La importancia de Barranquilla se debe casi exclusivamente a los comerciantes extranjeros, ingleses, americanos, alemanes, holandeses que se han establecido allí en los últimos años; han hecho de ella el centro principal de los cambios con el interior y el mercado más considerable de la Nueva Granada; menos instigados los indígenas por el aguijón de la fortuna y sin estar iniciados aun en los secretos de la especulación, ninguna parte han tenido en el progreso de este emporium del Magdalena. A mi paso por allí, había diez vapores flotando o en construcción: cinco ingleses, tres americanos, uno alemán, y uno solo perteneciente a una compañía anglo-granadina que administraba M. Hasselbrinck, el hijo del cónsul prusiano de Sabanilla. Este excelente joven, antiguo alumno de la universidad de Gottinge y corresponsal del ilustre botánico Neesvon Esembeck, era un verdadero sabio cuya carrera lo llamaba naturalmente a ejercitar su ciencia en una gran ciudad de Alemania; pero a despecho de los negocios de comercio que lo ocupaban, no había olvidado la ciencia, y había logrado reunir a su rededor un gran número de hombres instruidos; tuvo la bondad de presentarme a muchos de ellos, casi todos granadinos.

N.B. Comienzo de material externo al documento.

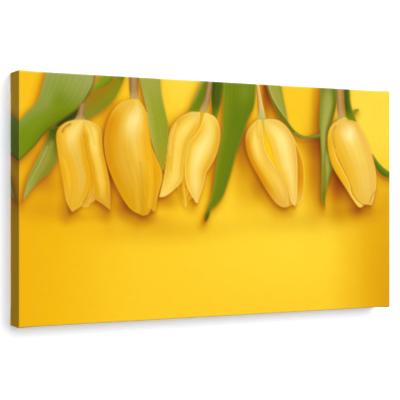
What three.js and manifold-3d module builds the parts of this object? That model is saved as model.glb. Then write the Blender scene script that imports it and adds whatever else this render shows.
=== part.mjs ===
// A gallery-wrapped canvas print: printed canvas pulled over a wooden stretcher frame, stapled on the back,
// tightened by wedges in the corners, and hung from a nail by a sawtooth hanger.
//
// Millimetres. +X runs to the right as seen from the front, +Z up, and the picture looks towards -Y.
// The origin is the point on the wall where the nail carries the middle notch of the hanger,
// so the wall is the plane y = 0 and everything else lies in front of it.

import * as THREE from 'three';
import { mergeVertices } from 'three/addons/utils/BufferGeometryUtils.js';
import Module from 'manifold-3d';

const wasm = await Module();
wasm.setup();

// ---- driving dimensions ----

const pictureWidth = 610;
const pictureHeight = 343;
const wrapDepth = 38;            // front of the picture to the back of the folded canvas
const hookDrop = 20;             // top edge of the picture above the nail

const canvasThickness = 0.5;
const flapWidth = 24;            // canvas folded onto the back of the bars
const fitGap = 0.3;              // clearance between pieces that fit or lie together
const endGap = 1;                // how far a cutting shape runs past what it cuts

const barWidth = 32;
const barEdgeRadius = 2;         // rounded outer front edge that the canvas turns over
const barLip = 5;                // raised edge, so that the canvas touches only the rim
const barBevelDrop = 3;          // how far the front of the bar falls away from the canvas
const barEasedEdge = 0.8;        // small chamfer on the other long edges

const tongueThickness = 6;
const tongueMargin = 6;          // wood left between a tongue and the outer edges
const uprightTongueDepth = 9;    // front of the bar to the tongue of an upright bar
const tongueWeb = 4;             // wood between that layer and the tongue of a top or bottom bar

const keyLength = 38;
const keyTip = 4;
const keyButt = 12;
const keySlack = 0.4;            // how much thinner a key is than the tongue beside it
const keyReach = 18;             // how far the key is driven into its slot
const keyCorner = 1.5;           // clipped corners of the butt

const wireWidth = 1.2;
const wireThickness = 0.6;
const stapleCrown = 12;
const stapleLeg = 8;
const staplePoint = 1;           // length of the chisel point
const stapleToFlapEdge = 10;     // staple row from the cut edge of the folded canvas
const stapleEndMargin = 35;      // last staple of a long row from the corner of the picture
const staplesPerHalfRow = 5;     // top and bottom, each side of the hanger
const staplesPerUpright = 5;
const cornerStapleAlong = 22;    // middle of a corner staple from the side of the picture
const cornerStapleIn = 12;       // and from its top or bottom

const hangerLength = 45;
const hangerHeight = 10;
const hangerThickness = 0.8;
const hangerFoot = 6;            // flat end with the nail hole
const hangerStep = 2.5;          // sloped stretch between foot and raised middle
const hangerCorner = 2.5;
const toothPitch = 2.8;
const toothDepth = 2;
const toothFlat = 0.4;           // flat tip between two notches
const notchCount = 9;
const hangerToStaple = 1.5;      // free space between the hanger and the next staple

const nailHeadRadius = 2.4;
const nailHeadHeight = 0.8;
const nailShankRadius = 0.8;
const nailLength = 12;
const nailPoint = 1.6;

const padRadius = 6;
const padThickness = 3;          // stands the picture off the wall, and sets the depth of the hanger
const padEdge = 0.6;
const padInset = 12;             // middle of a pad from the side of the picture
const padRise = 28;              // and from its lower edge
const padToStaple = 6;           // free space between a pad and the next staple

const arcSegments = 6;           // flats in a quarter turn
const wireSegments = 2;          // flats in the bend of a staple
const turnSegments = 20;         // flats round a small turned piece

// ---- what follows from them ----

const backOfCanvas = -padThickness;
const frontOfCanvas = backOfCanvas - wrapDepth;
const middleOfPicture = hookDrop - pictureHeight / 2;

const canvasToBar = canvasThickness + fitGap;
const barDepth = wrapDepth - 2 * canvasToBar;
const frontOfBar = frontOfCanvas + canvasToBar;
const crossBarLength = pictureWidth - 2 * canvasToBar;
const uprightBarLength = pictureHeight - 2 * canvasToBar;
const mitreSetback = fitGap / Math.SQRT2;
const crossTongueDepth = uprightTongueDepth + tongueThickness + tongueWeb;

const keyThickness = tongueThickness - keySlack;
const keyAtBarEdge = keyTip + (keyButt - keyTip) * keyReach / keyLength;
const slotEnd = barWidth + fitGap + keyAtBarEdge + fitGap;

const stapleInset = flapWidth - stapleToFlapEdge;

// ---- materials ----

const printedCanvas = new THREE.MeshStandardMaterial({ color: 0xf2b91f, roughness: 0.7, metalness: 0 });
const pine = new THREE.MeshStandardMaterial({ color: 0xdcb988, roughness: 0.65, metalness: 0 });
const beech = new THREE.MeshStandardMaterial({ color: 0xc99a6b, roughness: 0.6, metalness: 0 });
const stapleSteel = new THREE.MeshStandardMaterial({ color: 0xb9bcc0, roughness: 0.35, metalness: 1 });
const hangerSteel = new THREE.MeshStandardMaterial({ color: 0xc9a75a, roughness: 0.35, metalness: 1 });
const padRubber = new THREE.MeshStandardMaterial({ color: 0x3a3a3c, roughness: 0.8, metalness: 0 });

// ---- solids: three.js makes the shapes, manifold joins and cuts them ----

function toSolid(geometry) {
  const bare = geometry.clone();
  bare.deleteAttribute('normal');
  bare.deleteAttribute('uv');
  const merged = mergeVertices(bare);
  return new wasm.Manifold(new wasm.Mesh({
    numProp: 3,
    vertProperties: new Float32Array(merged.getAttribute('position').array),
    triVerts: new Uint32Array(merged.getIndex().array),
  }));
}

function toGeometry(solid) {
  const mesh = solid.getMesh();
  const geometry = new THREE.BufferGeometry();
  geometry.setAttribute('position', new THREE.BufferAttribute(mesh.vertProperties, 3));
  geometry.setIndex(new THREE.BufferAttribute(mesh.triVerts, 1));
  geometry.computeVertexNormals();
  return geometry;
}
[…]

En cambio, en el gran hotel de Barranquilla solamente vi extranjeros de todos los puntos del globo y conversando en inglés, esa lengua tan extendida en el mundo. Madama Hughes, nuestro huésped, había montado su casa bajo un pie enteramente europeo; tenía la tontería, es verdad, de observar en el hotel una ridícula etiqueta británica, pero se le podía perdonar en virtud de que tenía el buen gusto de hacerlos comer en un patio, debajo de los arboles cubiertos de fragantes flores a cuyo rededor revoloteaban los tominejos con alegres susurros. Por la noche hada colocar las camas debajo de las arcadas que rodean el jardín, y los huéspedes que despertaban durante la noche, tenían el placer de los rayos de la luna a el vago centelleo de la vía láctea a través tembloroso follaje.